Assistant U.S. Attorney Lara Pomerantz said at the start of Maxwell’s sex trafficking trial that the British socialite and Epstein enticed girls as young as 14 to engage in “so-called massages” in which sex abuse came to be seen as “casual and normal” after vulnerable victims were showered with money and gifts. The prosecutor sought to make clear to a jury of 12 that there was no confusion about whether Maxwell, Epstein’s longtime companion, was his puppet or accomplice.

She described Maxwell, 59, as central to Epstein’s sex abuse scheme, which prosecutors say lasted over a decade.

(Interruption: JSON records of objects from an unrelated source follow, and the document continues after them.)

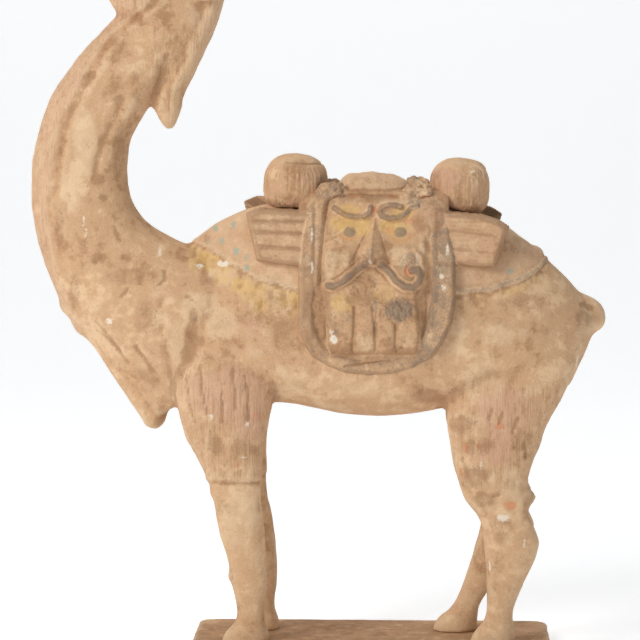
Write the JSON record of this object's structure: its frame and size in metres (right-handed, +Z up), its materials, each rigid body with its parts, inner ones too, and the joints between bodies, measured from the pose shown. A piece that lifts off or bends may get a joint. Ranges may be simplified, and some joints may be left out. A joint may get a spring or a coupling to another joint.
{
  "type": "pottery camel figure",
  "caption": "Low-fired clay figure of a standing two-humped pack camel with an arched neck, saddle blanket, boards and a monster-mask pouch on each flank.",
  "frame": {"origin": "middle of the slab's underside", "axes": "+Z up, the head at -X, the tail at +X, the flank shown in the picture faces -Y"},
  "size_m": [0.4297, 0.128, 0.5544],
  "materials": {
    "clay": "matt, unglazed, with traces of cold paint and dried earth"
  },
  "bodies": {
    "root": {"camel_figure": "clay"}
  },
  "joints": []
}
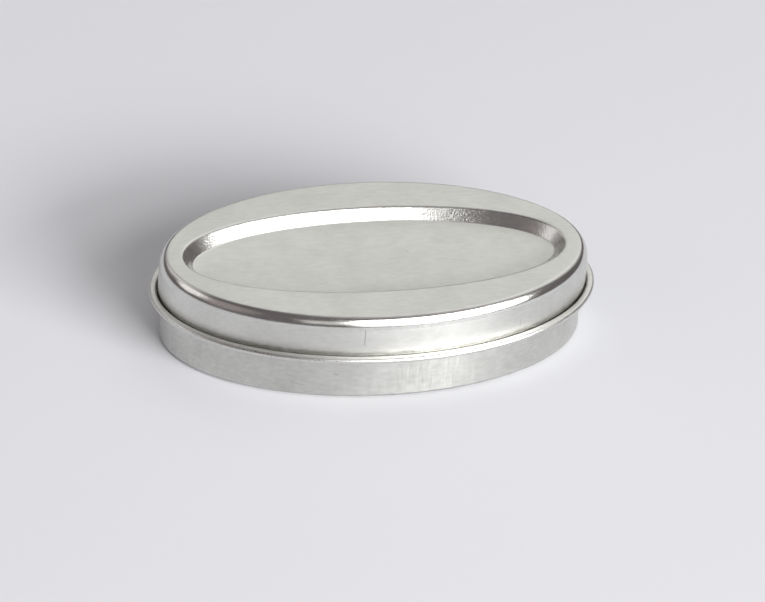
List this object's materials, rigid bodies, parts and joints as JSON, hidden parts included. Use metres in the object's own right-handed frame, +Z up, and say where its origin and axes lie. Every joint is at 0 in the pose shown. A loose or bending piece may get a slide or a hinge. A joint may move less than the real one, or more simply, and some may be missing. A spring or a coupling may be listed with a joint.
{
  "type": "oval slip-lid tin",
  "caption": "Oval slip-lid tin in bare satin tinplate: a shallow drawn base and a lift-off lid with a rounded shoulder, a curled lower edge and a recessed oval panel.",
  "frame": {"origin": "middle of the underside, on the plane that the tin stands on", "axes": "+X along the tin's length, +Y across it, +Z up through the lid"},
  "size_m": [0.1, 0.0576, 0.0214],
  "materials": {
    "base_tinplate": "bare tinplate, satin bright, with a faint rolling grain",
    "lid_tinplate": "bare tinplate, satin bright, smoother and brighter where it is drawn round a bend"
  },
  "bodies": {
    "base": {"tin_base": "base_tinplate"},
    "lid": {"tin_lid": "lid_tinplate"}
  },
  "joints": [
    {"name": "lid_lift", "type": "slide", "parent": "base", "child": "lid", "axis": [0, 0, 1], "range_m": [0, 0.03]}
  ]
}
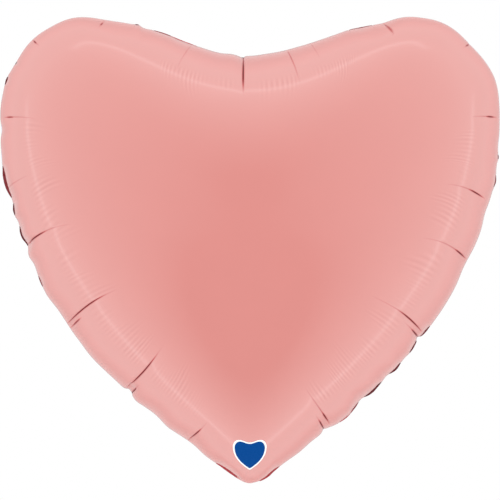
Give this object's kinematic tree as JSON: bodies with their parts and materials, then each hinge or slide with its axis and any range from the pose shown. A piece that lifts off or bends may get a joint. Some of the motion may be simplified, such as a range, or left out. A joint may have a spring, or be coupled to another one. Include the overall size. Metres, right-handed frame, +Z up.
{
  "type": "heart-shaped foil balloon",
  "caption": "Inflated heart-shaped foil balloon: two heat-sealed metallised films, with a flat filling neck and its self-closing film valve folded up behind the tip.",
  "frame": {"origin": "tip of the heart, at its lowest point, in the plane of the seal, where the ribbon is tied", "axes": "+Z up through the middle of the heart, +X across it to the right as seen from the front, front face towards -Y"},
  "size_m": [0.385, 0.175, 0.36],
  "materials": {
    "outer_film": "pink metallised film with a soft satin lustre",
    "valve_film": "thin milky polyethylene film"
  },
  "bodies": {
    "envelope": {"front_panel": "outer_film", "back_panel": "outer_film", "valve_front_film_tongue": "valve_film", "valve_back_film_tongue": "valve_film"},
    "neck_root": {"neck_front_film_root": "outer_film", "neck_back_film_root": "outer_film", "valve_front_film_root": "valve_film", "valve_back_film_root": "valve_film"},
    "neck_end": {"neck_front_film_end": "outer_film", "neck_back_film_end": "outer_film", "valve_front_film_end": "valve_film", "valve_back_film_end": "valve_film"}
  },
  "joints": [
    {"name": "neck_fold", "type": "hinge", "parent": "envelope", "child": "neck_root", "pos_m": [0, 0.0014, 0.0003], "axis": [-1, 0, 0], "range_deg": [0, 150]},
    {"name": "neck_bend", "type": "hinge", "parent": "neck_root", "child": "neck_end", "pos_m": [0, 0.02551, 0.01004], "axis": [-1, 0, 0], "range_deg": [0, 90]}
  ]
}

“She was in on it from the start. The defendant and Epstein lured their victims with a promise of a bright future, only to sexually exploit them,” Pomerantz said, as U.S. Attorney Damian Williams looked on from a spectator bench.

Maxwell “was involved in every detail of Epstein’s life,” the prosecutor said. “The defendant was the lady of the house.”

Even after Maxwell and Epstein stopped being romantically involved, the pair “remained the best of friends,” Pomerantz said.

She said Maxwell “helped normalize abusive sexual conduct” by making the teenagers feel safe and by taking them on shopping trips and asking them about their lives, their schools and their families.

When she finished, attorney Bobbi Sternheim said her client was a “scapegoat for a man who behaved badly,” just like so many women all the way back to Adam and Eve.

“She’s not Jeffrey Epstein. She’s not like Jeffrey Epstein” or any of the powerful men, moguls and media giants who abuse women, Sternheim said.

She called Epstein “the proverbial elephant in the room.”